The cube at the site for future monument for victims of the Soviet famine (1931–1933) in the center
The Kazakh famine of 1930–1933, known in Kazakhstan as the Goloshchekin genocide (Kazakh: Goloshekındik genotsıd), also known as the Kazakh catastrophe, was a man-made famine where 1.5 million (possibly as many as 2.0–2.3 million) people died in Soviet Kazakhstan, of whom 1.3 million were ethnic Kazakhs; 38% of all Kazakhs died, the highest percentage of any ethnic group killed in the Soviet famines of the early 1930s.
It was the most severe of all regions affected by famine, percentage-wise, though more people died in the Ukrainian Holodomor, which began a year later. In addition to the Kazakh famine of 1919–1922, in 10–15 years Kazakhstan lost more than half of its population due to the actions of the Soviet power. Some historians assume that 42% of the entire Kazakh population died in the famine. The two Soviet censuses show that the number of the Kazakhs in Kazakhstan dropped from 3,637,612 in 1926 to 2,181,520 in 1937.

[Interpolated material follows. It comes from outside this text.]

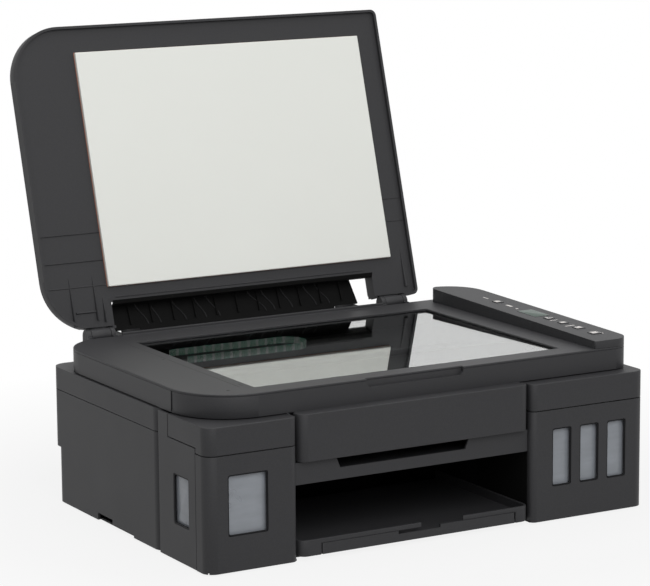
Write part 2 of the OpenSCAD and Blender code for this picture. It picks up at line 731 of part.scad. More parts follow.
// A side guide that slides on the back plate
module paper_guide(x, s) piece(casing) leaning() translate([x, 0, 0]) {
    translate([s > 0 ? 0 : -3, 0, 0]) rotate([90, 0, 90]) linear_extrude(3)
        polygon([[-clear, -11], [-3, -20], [-8, -38], [-8, -52], [-clear, -52]]);
    block(s > 0 ? 0 : -14, s > 0 ? 14 : 0, -2.4, -clear, -50, -36);
}

module left_paper_guide() paper_guide(path_x - guide_open, -1);
module right_paper_guide() paper_guide(path_x + guide_open, 1);

// Sliding paper support with its ribbed head
module paper_support() piece(casing) leaning() {
    block(path_x - support_w / 2, path_x + support_w / 2, support_y, support_y + support_t,
        -52, head_z + eps);
    translate([0, support_y + support_t, 0]) rotate([90, 0, 0]) linear_extrude(support_t) polygon([
        [rear_x0 - head_over, head_z],
        [rear_x1 + head_over, head_z],
        [rear_x1 + head_over - head_slope, support_rise],
        [rear_x0 - head_over, support_rise]]);
    for (i = [-5:5])
        translate([path_x + i * rib_pitch - 0.8, support_y - 2, head_z + 4]) cube([1.6, 2 + eps, rib_h]);
}

ext_w = 120;

module support_extension() piece(casing) leaning() {
    y = support_y + support_t + clear;
    block(path_x - ext_w / 2, path_x + ext_w / 2, y, y + 2, -40, support_rise - 7);
}

// Flap that keeps dust out of the rear feed slot
module feed_slot_cover() piece(casing) {
    x0 = rear_x0 + 1;
    x1 = rear_x1 - 1;
    block(x0, x1, flap_y, flap_y + flap_l, flap_z - 0.2, flap_z + 1.6);
    xrod(x0, x1, flap_y, flap_z, 1.6);
    xrod(rear_x0 - cheek_t + 0.2, rear_x1 + cheek_t - 0.2, flap_y, flap_z, 1.2);
}

tray_x0 = left_x + 1.6;
tray_x1 = right_x - 2;
tray_floor = tray_z + 3.8;
ext_x0 = tray_x0 + extension_inset + 6.1;
ext_x1 = tray_x1 - extension_inset;
ext_x = (ext_x0 + ext_x1) / 2;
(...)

The famine made Kazakhs a minority in the Kazakh ASSR, and not until the 1990s did Kazakhs become the largest group in Kazakhstan again. Before the famine, around 60% of the republic's population were Kazakhs, but after the famine, only around 38% of the population were Kazakhs.
Some historians and scholars consider that this famine amounted to genocide of the Kazakhs.